We will now need to inspect the actual graph PyTorch has handed us. Everything in PyTorch IR is represented in SSA. Below is a visualization of the PyTorch IR for the example program we are dealing with:

The strategy we will take is to traverse the frontier of the graph, attemping to reuse floating point registers when we can (if the values they are storing aren't needed anymore).

We can walk the PyTorch graph using nodes(), which is conveniently topologically sorted.

  // Iterating over graph nodes is guaranteed to be topologically sorted
  for (auto node : subgraph_->nodes()) {
    seen.insert(node);
    emitOperation(node, seen, assembler, reg_manager);
  }

The emitOperation [code] function needs to do two things:

Emit the x86 instructions corresponding to the current PyTorch node (including using any new registers for outputs)
Check to see if any input to the node has been entirely consumed with the seen variable and free the corresponding register if so

Store Outputs

Just as we loaded values from memory, we will store them back using the iter register for the offset.

  // Store all the output values into memory.
  for (auto output : subgraph_->outputs()) {
    assembler.movd(
        asmjit::x86::ptr(reg_manager.getAddrReg(output), iter, 2),
        reg_manager.getValueReg(output));
  }

Close Loop and Exit

Finally, we will insert the loop branching logic and return from the function.

  assembler.add(iter, 1);
  assembler.cmp(iter, size);
  assembler.jb(loop_label);

  assembler.ret();

Bind Generated Code [code]

As a final step we need to bind the generated code to the compile interface we designed above.

    std::vector<void*> args;
    for (auto input : inputs) {
      TORCH_CHECK(input.isTensor());
      TORCH_CHECK(input.toTensor().is_contiguous());
      TORCH_CHECK(input.toTensor().device().is_cpu());
      args.emplace_back(input.toTensor().data_ptr());
    }
    std::vector<IValue> outputs;
    for (auto output : subgraph_->outputs()) {
      outputs.emplace_back(at::empty({size}));
    }
    for (auto output : outputs) {
      args.emplace_back(output.toTensor().data_ptr());
    }

Using at::empty we can allocate output tensors. The raw void* values can be extracted from IValues with ival.toTensor().data_ptr().

Results

It is important to test our compiler with "real" examples. Check out the test.py file in the repository. It uses torch.randn(n) to generate example inputs and torch.allclose(t1, t2) to compare output tensors.

There is also a small benchmark script:

def benchmark(f):
  A_ = torch.randn(1024)
  B_ = torch.randn(1024)
  # Warmup
  for _ in range(10):
    _ = f(A_,B_)
  t = time.time()
  for _ in range(100):
    _ = f(A_,B_)
  return time.time() - t

On the device used to test this tutorial our compiler yields a 2x speed up over the default JIT backend.

Followup Exercises

The compiler built in this tutorial is missing many features that might be nice exercises for the curious reader.
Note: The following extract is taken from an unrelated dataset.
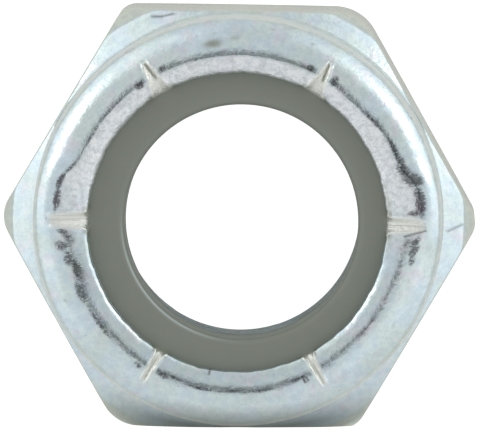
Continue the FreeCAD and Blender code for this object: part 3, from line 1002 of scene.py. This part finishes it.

Handle more pointwise operations

Try adding div, relu or other operations using the mul implementation as an example. Note: PyTorch has strange semantics for add.

Vectorize the code

The generated code loads only single values at a time, which isn't efficient on modern CPUs. Using vector loads and instructions, the code can be sped up substantially.

Tile the code

Unroll the loops!

Implement an auto-tuning mechanism

Parameterize the above optimizations and search for the best set of parameters for performance.

Handle non-pointwise operations

This change requires a sizable refactor of the compile function, which presupposes the code generated can exist within a single for-loop.

Implement register spilling

For large programs this compiler will saturate all the registers it knows about. A fix is to spill registers into memory.